* **Exercise description**:
For this exercise, return only the lines from the line containing "STAKE_BOW_WIDTH * 0.6);" through the line containing "obj.parent = None", both ends included, exactly as they are.

::: Input data :::

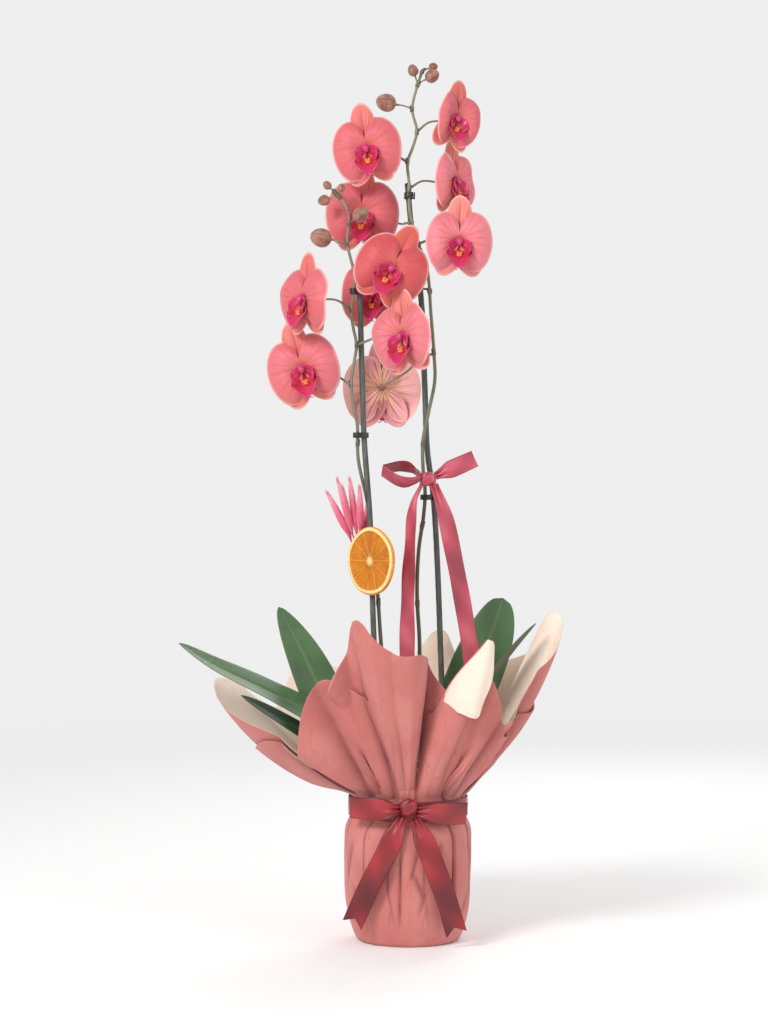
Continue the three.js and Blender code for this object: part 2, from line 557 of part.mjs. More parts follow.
// A bow's loop seen from above: it leaves the knot, swells and comes back.
function bowLoop(length, swell, sag, width) {
  const half = (x) => swell * Math.sin(Math.PI * Math.min(1, x / length) ** 0.8) + 1.2;
  const count = 9;
  const xs = Array.from({ length: count }, (_, i) => (length * i) / (count - 1));
  const bend = (x) => sag * (x / length) ** 2;
  const side = (sign, inset) => xs.map((x) => {
    const squeezed = inset + (x * (length - 2 * inset)) / length;
    return new THREE.Vector2(squeezed, bend(x) + sign * Math.max(half(x) - inset, 0.25));
  });
  const ring = (inset) => [...side(-1, inset), ...side(1, inset).reverse()];
  const outline = new THREE.Shape(ring(0));
  outline.holes.push(new THREE.Path(ring(SATIN * 0.75)));
  const strip = new THREE.ExtrudeGeometry(outline, { depth: width, bevelEnabled: false });
  return strip.translate(0, 0, -width / 2);
}

// A length of ribbon along a curve. `turns` gives the ribbon's width direction at both ends.
function ribbonTail(points, width, turns, notch) {
  const curve = curveThrough(points);
  const [first, last] = turns.map(vector);
  return shaped(new THREE.BoxGeometry(1, 1, 1, 2, 1, 10), (corner) => {
    const t = corner.z + 0.5;
    const along = curve.getTangent(t);
    const across = first.clone().lerp(last, t);
    across.addScaledVector(along, -across.dot(along)).normalize();
    const face = new THREE.Vector3().crossVectors(along, across);
    const pinch = 0.5 + 0.5 * Math.min(1, 5 * t);
    const point = curve.getPoint(t).addScaledVector(across, width * pinch * corner.x);
    point.addScaledVector(face, SATIN * corner.y);
    const isNotch = t > 0.999 && Math.abs(corner.x) < 0.01;
    return isNotch ? point.addScaledVector(along, -notch) : point;
  });
}

function knot(name, at, size, colour, group) {
  const ball = new THREE.SphereGeometry(1, 10, 6).scale(...size);
  addPiece(name, ball, colour, 0.4, group).position.set(...at);
}

// Turns a mirrored geometry's faces the right way round.
function flipped(geometry) {
  const bare = welded(geometry);
  const index = bare.getIndex();
  for (let i = 0; i < index.count; i += 3) {
    const kept = index.getX(i);
    index.setX(i, index.getX(i + 1));
    index.setX(i + 1, kept);
  }
  return bare;
}

const NECK_BOW_Y = -(BAND_R + SATIN + 5);
knot("neck_bow_knot", [0, NECK_BOW_Y, NECK_Z + 5], [7, 4.2, 7], COLOURS.ribbon, part);
const mirroredLoop = flipped(bowLoop(46, 5, 18, BOW_WIDTH).scale(-1, 1, 1));
addPiece("neck_bow_loop_left", mirroredLoop, COLOURS.ribbon, 0.4).position.set(-8.5, NECK_BOW_Y, NECK_Z + 3);
const rightLoop = addPiece("neck_bow_loop_right", bowLoop(46, 5, 18, BOW_WIDTH), COLOURS.ribbon, 0.4);
rightLoop.position.set(8.5, NECK_BOW_Y, NECK_Z + 1);
rightLoop.rotation.y = degrees(5);

addPiece("neck_bow_tail_left", ribbonTail([
  [-6, NECK_BOW_Y + 1, NECK_Z - 10], [-20, -BODY_R - 4.5, 92], [-37, -BODY_R - 0.5, 58],
  [-52.5, -BODY_R + 7.5, 22],
], BOW_WIDTH, [[0.8, -0.1, -0.55], [0.9, -0.2, -0.4]], 7), COLOURS.ribbon, 0.4);
addPiece("neck_bow_tail_right", ribbonTail([
  [6, NECK_BOW_Y - 2, NECK_Z - 12], [20, -BODY_R - 7.5, 88], [34, -BODY_R - 2.5, 50],
  [44.5, -BODY_R + 4.5, 14],
], BOW_WIDTH, [[0.85, 0.1, 0.5], [0.9, 0.2, 0.4]], 7), COLOURS.ribbon, 0.4);

const stakeBand = ringRound(rightStake, rightStem, 436.5, SATIN, STAKE_BOW_WIDTH * 0.6);
addToPlant("stake_bow_band", stakeBand, COLOURS.rose, 0.4);
knot("stake_bow_knot", [19, -12, 436], [6.5, 3.4, 7], COLOURS.rose, plant);
const turnedLoop = flipped(bowLoop(37, 9, 0, STAKE_BOW_WIDTH).scale(-1, 1, 1));
const looseLoop = addToPlant("stake_bow_loop_left", turnedLoop, COLOURS.rose, 0.4);
looseLoop.position.set(11.6, -14, 438);
looseLoop.rotation.set(degrees(50), degrees(10), 0, "YXZ");
const flatLoop = addToPlant("stake_bow_loop_right", bowLoop(41, 2.5, 0, STAKE_BOW_WIDTH), COLOURS.rose, 0.4);
flatLoop.position.set(26, -12.5, 439);
flatLoop.rotation.set(degrees(8), degrees(-24), 0, "YXZ");
addToPlant("stake_bow_tail_left", ribbonTail([
  [13, -16, 428.5], [5, -18, 412], [1.5, -18, 370], [-0.5, -17, 320], [-1, -16, 280], [-1, -15, 244],
], STAKE_BOW_WIDTH, [[0.45, -0.9, 0], [0.9, -0.35, 0]], 6), COLOURS.rose, 0.4);
addToPlant("stake_bow_tail_right", ribbonTail([
  [24, -16, 429], [34, -19, 404], [42, -20, 368], [50, -19, 327], [58.5, -18, 276], [62, -17, 250],
], STAKE_BOW_WIDTH, [[0.9, 0.3, 0.2], [0.97, 0.15, 0.15]], 6), COLOURS.rose, 0.4);

export default part;
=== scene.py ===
import math

import bmesh
import bpy
import numpy as np
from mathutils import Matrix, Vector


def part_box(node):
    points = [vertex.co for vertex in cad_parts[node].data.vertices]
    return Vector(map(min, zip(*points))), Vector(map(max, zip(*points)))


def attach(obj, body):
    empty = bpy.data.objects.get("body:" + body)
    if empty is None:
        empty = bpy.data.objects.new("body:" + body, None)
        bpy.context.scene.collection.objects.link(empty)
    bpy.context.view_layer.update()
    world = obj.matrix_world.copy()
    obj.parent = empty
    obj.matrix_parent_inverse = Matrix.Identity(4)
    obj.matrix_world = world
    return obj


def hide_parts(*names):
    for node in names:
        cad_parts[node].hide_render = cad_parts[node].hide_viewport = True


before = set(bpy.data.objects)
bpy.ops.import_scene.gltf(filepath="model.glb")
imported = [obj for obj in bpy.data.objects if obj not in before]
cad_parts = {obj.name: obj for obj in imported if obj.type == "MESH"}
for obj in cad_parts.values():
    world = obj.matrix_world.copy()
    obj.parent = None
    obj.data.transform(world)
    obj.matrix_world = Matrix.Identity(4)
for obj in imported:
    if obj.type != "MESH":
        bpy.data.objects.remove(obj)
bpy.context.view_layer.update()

# A moth orchid with two flower spikes tied to stakes, in a pot wrapped in two sheets of paper with
# satin bows, a dried orange slice and dried grass. Lengths here are in millimetres and angles in
# degrees; a mesh is made in metres. +Z is up, -Y the front and +X the right.
MM = 0.001
random = np.random.default_rng(7)

# ---------------------------------------------------------------- sizes shared with the frame
BASE_R = 49.0
BODY_R = 61.5
NECK_R = 55.5
NECK_Z = 127.2
RIBBON = 18.0
FLARE_START = NECK_Z + RIBBON / 2 + 1
FLARE_LENGTH = 200.0
EDGE_LENGTH = 100.0
POT_Z = 2.5
POT_HEIGHT = 104.0
POT_TOP_R = 56.0
POT_FOOT_R = 42.5
BARK_TOP = 94.5
STAKE_R = 2.9
STEM_R = 1.75
PEDICEL_R = 1.1
BUD_STALK_R = 0.85
CROWN_R = 12.0
BOW_WIDTH = 20.0
STAKE_BOW_WIDTH = 16.0


# ---------------------------------------------------------------- camera, floor and light
def look(obj, place, target):
    """Puts an object at a place and turns its -Z axis towards a target, both in millimetres."""
    obj.location = [MM * x for x in place]
    direction = np.subtract(target, place)
    flat = math.hypot(direction[0], direction[1])
    obj.rotation_euler = (math.pi / 2 + math.atan2(direction[2], flat), 0,
                          math.atan2(-direction[0], direction[1]))
    bpy.context.scene.collection.objects.link(obj)
    return obj


camera = look(bpy.data.objects.new("camera", bpy.data.cameras.new("camera")),
              (-22.8, -2200, 405), (-22.8, 0, 405))
camera.data.lens = 81.4
bpy.context.scene.camera = camera
bpy.context.scene.view_settings.view_transform = "Standard"


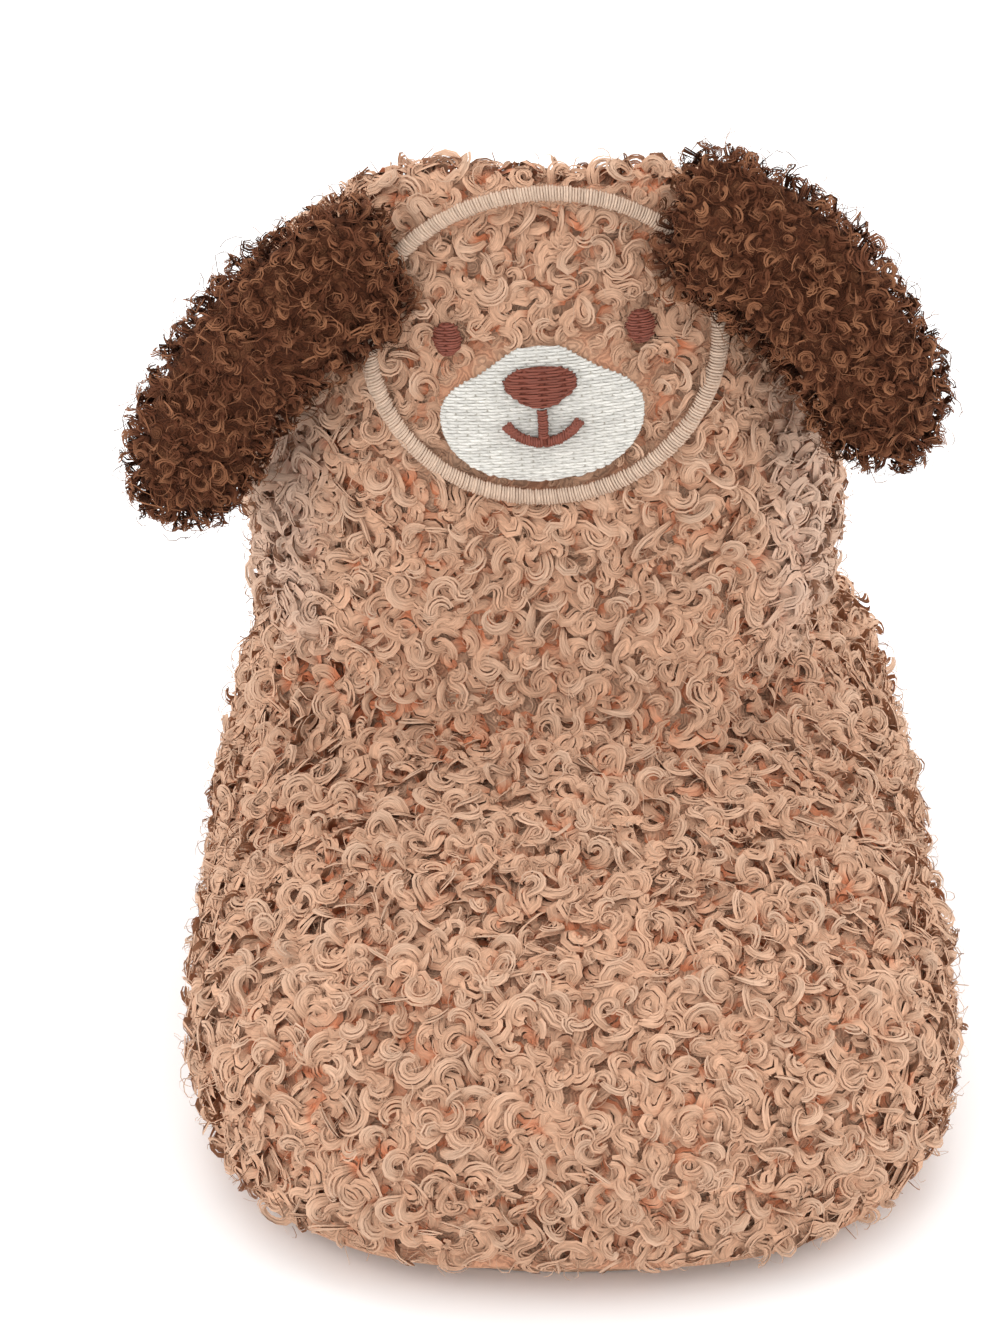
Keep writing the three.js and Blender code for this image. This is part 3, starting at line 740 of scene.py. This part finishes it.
def curly(name, root, body, tip, worn, sheen):
    """Pile of one dyed colour: dark at its roots, lighter at its tips, streaked along every strand."""
    material, shader = textile(name, roughness=0.9, sheen=sheen, sheen_tint=tip)
    tree = material.node_tree
    seed = add(tree, "Attribute", attribute_name="seed").outputs["Fac"]
    depth = add(tree, "Attribute", attribute_name="depth").outputs["Fac"]
    pale = add(tree, "Attribute", attribute_name="pale").outputs["Fac"]
    flat = add(tree, "UVMap", uv_map="Strand").outputs["UV"]
    takes = {"Strand Map": flat, "Seed": seed, "Strands": streaks}
    strand = place_effect(tree, twist, takes).outputs["Strand"]
    takes = {"Root": root, "Body": body, "Tip": tip, "Depth": depth, "Seed": seed, "Strand": strand}
    colour = place_effect(tree, fleece, takes).outputs["Colour"]
    colour = mixed(tree, sums(tree, "MULTIPLY", pale, palest), colour, worn)
    bump = add(tree, "Bump", {"Height": strand, "Distance": 0.12 * mm, "Strength": 0.9})
    tree.links.new(colour, shader.inputs["Base Color"])
    tree.links.new(bump.outputs["Normal"], shader.inputs["Normal"])
    return material


tan_worn = paint(214, 188, 170)
tan_pile = curly("tan lambswool pile", tan_root, tan_body, tan_tip, tan_worn, sheen=0.6)

# A lock's reach, half width, rise and sink are in mm and its lean is in degrees. Most are drawn between two
# ends, and the lean about its middle value.
tan_sizes = {
    "reach": (1.0, 1.8),
    "half": (0.48, 0.74),
    "turns": (0.5, 0.98),
    "waves": 0.2,
    "lean": (0, 26, 80),
    "rise": (-0.3, 0.4),
    "tuft": 2.9,
    "crest": 0.9,
    "sink": pile_root,
    "steps": 12,
    "strands": 7,
    "thin": (0.05, 0.08),
    "loose": 0.13,
}
rear_sizes = dict(tan_sizes, strands=3, thin=(0.16, 0.22))

bald_beside_stitch = 0.02
faces_floor = -0.6


def wants_lock(points, outward):
    """Where the cloth grows pile: not on the embroidery, nor where it faces the floor."""
    under = outward[:, 2] < faces_floor
    return (face_clear(points, outward) > bald_beside_stitch) & ~under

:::

* **Written response**:
const stakeBand = ringRound(rightStake, rightStem, 436.5, SATIN, STAKE_BOW_WIDTH * 0.6);
addToPlant("stake_bow_band", stakeBand, COLOURS.rose, 0.4);
knot("stake_bow_knot", [19, -12, 436], [6.5, 3.4, 7], COLOURS.rose, plant);
const turnedLoop = flipped(bowLoop(37, 9, 0, STAKE_BOW_WIDTH).scale(-1, 1, 1));
const looseLoop = addToPlant("stake_bow_loop_left", turnedLoop, COLOURS.rose, 0.4);
looseLoop.position.set(11.6, -14, 438);
looseLoop.rotation.set(degrees(50), degrees(10), 0, "YXZ");
const flatLoop = addToPlant("stake_bow_loop_right", bowLoop(41, 2.5, 0, STAKE_BOW_WIDTH), COLOURS.rose, 0.4);
flatLoop.position.set(26, -12.5, 439);
flatLoop.rotation.set(degrees(8), degrees(-24), 0, "YXZ");
addToPlant("stake_bow_tail_left", ribbonTail([
  [13, -16, 428.5], [5, -18, 412], [1.5, -18, 370], [-0.5, -17, 320], [-1, -16, 280], [-1, -15, 244],
], STAKE_BOW_WIDTH, [[0.45, -0.9, 0], [0.9, -0.35, 0]], 6), COLOURS.rose, 0.4);
addToPlant("stake_bow_tail_right", ribbonTail([
  [24, -16, 429], [34, -19, 404], [42, -20, 368], [50, -19, 327], [58.5, -18, 276], [62, -17, 250],
], STAKE_BOW_WIDTH, [[0.9, 0.3, 0.2], [0.97, 0.15, 0.15]], 6), COLOURS.rose, 0.4);

export default part;
=== scene.py ===
import math

import bmesh
import bpy
import numpy as np
from mathutils import Matrix, Vector


def part_box(node):
    points = [vertex.co for vertex in cad_parts[node].data.vertices]
    return Vector(map(min, zip(*points))), Vector(map(max, zip(*points)))


def attach(obj, body):
    empty = bpy.data.objects.get("body:" + body)
    if empty is None:
        empty = bpy.data.objects.new("body:" + body, None)
        bpy.context.scene.collection.objects.link(empty)
    bpy.context.view_layer.update()
    world = obj.matrix_world.copy()
    obj.parent = empty
    obj.matrix_parent_inverse = Matrix.Identity(4)
    obj.matrix_world = world
    return obj


def hide_parts(*names):
    for node in names:
        cad_parts[node].hide_render = cad_parts[node].hide_viewport = True


before = set(bpy.data.objects)
bpy.ops.import_scene.gltf(filepath="model.glb")
imported = [obj for obj in bpy.data.objects if obj not in before]
cad_parts = {obj.name: obj for obj in imported if obj.type == "MESH"}
for obj in cad_parts.values():
    world = obj.matrix_world.copy()
    obj.parent = None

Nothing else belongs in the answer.